The problem with chatbots isn’t that they are black boxes or that the technology is unfamiliar. It’s that they have a long history of being unreliable and offensive, yet they make no effort to improve on it — or even realize there is a problem.
Programmers, of course, are aware of these problems. They (and the companies hoping their AI technologies will be widely used) are concerned about the reputations of their chatbots and expend enormous amounts of time retooling their systems to avoid difficult conversations or iron out improper responses. While this helps make them safer, programmers will struggle to stay ahead of the people trying to break the system. The programmer’s approach is reactive and will always be behind the curve: There are just too many ways of being wrong to predict them all.
Smart, But Not Human
This shouldn’t lead us to smug self-righteousness about how smart humans are and how dumb chatbots are. On the contrary, their capacity to talk about anything reveals an impressive — if superficial — knowledge of human social life and the world. They are plenty smart — or, at least, capable of doing well on tests or referencing useful information. The panic these tools have raised among educators is evidence enough of their impressive book learning.
The problem is that they don’t care. They don’t have any intrinsic goals they want to accomplish through conversation and aren’t motivated by what others think or how they are reacting. They don’t feel bad about lying and they gain nothing by being honest. They are shameless in a way even the worst people aren’t — even Donald Trump cares enough about his reputation to at least claim he’s truthful.
This makes their conversations pointless. For humans, conversations are a means to getting things we want — to form a connection, get help on a project, pass the time or learn about something. Conversations require we take some interest in the people we talk to — and ideally, to care about them.
Even if we don’t care about them, we at least care about what they think of us. We’re deeply cognizant that our success in life — our ability to have loving relationships, do good work and play in the local shuffleboard league — depends on having a good reputation. If our social standing drops, we can lose everything. Conversations shape who people think we are. And many of us use internal monologues to shape who we think we are.
But chatbots don’t have a story to tell about themselves or a reputation to defend. They don’t feel the pull of acting responsibly like the rest of us. They can and are useful in many highly scripted situations with lots of leeway, from playing Dungeon Master, writing plausible copy or helping an author explore ideas. But they lack a grasp of themselves or other people needed to be trustworthy social agents — the kind of person we expect we’re talking to most of the time. Without some grasp of the norms governing honesty and decency and some concern about their reputation, there are limits to how useful these systems can be — and real dangers to relying on them.
The upshot is that chatbots aren’t conversing in a human way, and they’ll never get there solely by saying statistically likely things. Without a genuine understanding of the social world, these systems are just idle chatterboxes — no matter how witty or eloquent.

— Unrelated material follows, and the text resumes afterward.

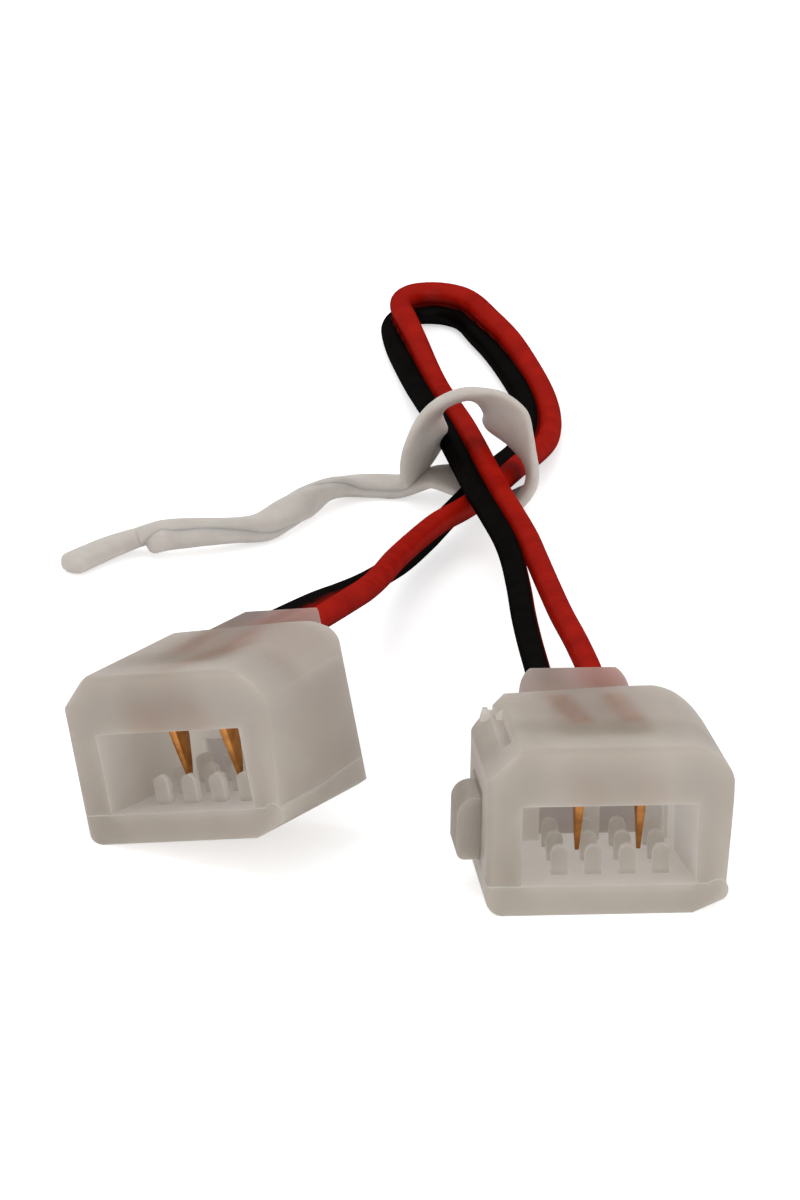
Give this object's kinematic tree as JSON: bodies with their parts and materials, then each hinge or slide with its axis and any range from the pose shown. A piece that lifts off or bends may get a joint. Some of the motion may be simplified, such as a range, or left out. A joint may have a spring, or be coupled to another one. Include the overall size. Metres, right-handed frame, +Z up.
{
  "type": "led strip connector",
  "caption": "Solderless jumper for a light strip: a milky snap housing with piercing contacts on each end of a bonded red and black cable, bundled with a twist tie",
  "frame": {"origin": "middle of the right housing's flat underside, on the surface it stands on", "axes": "+Y runs from the right housing's mouth to its cable, +Z is up out of its roof, +X is to the right seen from its mouth"},
  "size_m": [0.0431, 0.1289, 0.014],
  "materials": {
    "housing": "milky translucent moulding, satin",
    "tray": "milky translucent moulding, satin",
    "seal": "soft translucent plug",
    "contact": "stamped copper alloy",
    "strands": "bare copper strands",
    "red_insulation": "glossy flexible insulation",
    "black_insulation": "glossy flexible insulation",
    "tie": "pale coated tie wire"
  },
  "bodies": {
    "jumper": {"shell_right": "housing", "seal_right": "seal", "terminal_red_right": "contact", "terminal_black_right": "contact", "strands_red_right": "strands", "strands_black_right": "strands", "shell_left": "housing", "seal_left": "seal", "terminal_red_left": "contact", "terminal_black_left": "contact", "strands_red_left": "strands", "strands_black_left": "strands", "wire_red": "red_insulation", "wire_black": "black_insulation", "twist_tie": "tie"},
    "tray_right": {"tray_right": "tray"},
    "tray_left": {"tray_left": "tray"}
  },
  "joints": [
    {"name": "tray_right_hinge", "type": "hinge", "parent": "jumper", "child": "tray_right", "pos_m": [0.007, 0, 0.0015], "axis": [0, -1, 0], "range_deg": [0, 110]},
    {"name": "tray_left_hinge", "type": "hinge", "parent": "jumper", "child": "tray_left", "pos_m": [-0.01726, 0.00518, 0.00483], "axis": [-0.6088, -0.7934, 0], "range_deg": [0, 110]}
  ]
}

This is helpful for framing why these systems are such interesting tools — but also why we shouldn’t anthropomorphize them. Humans aren’t just dispassionate thinkers or speakers; we’re intrinsically normative creatures, emotionally bound to one another by shared, enforced expectations. Human thought and speech result from our sociality, not vice versa.
Mere talk, divorced from broader engagement in the world, has little in common with humans. Chatbots aren’t using language like we are — even when they say exactly the same things we do. Ultimately, we’re talking past each other. They don’t get why we talk the way we do, and it shows.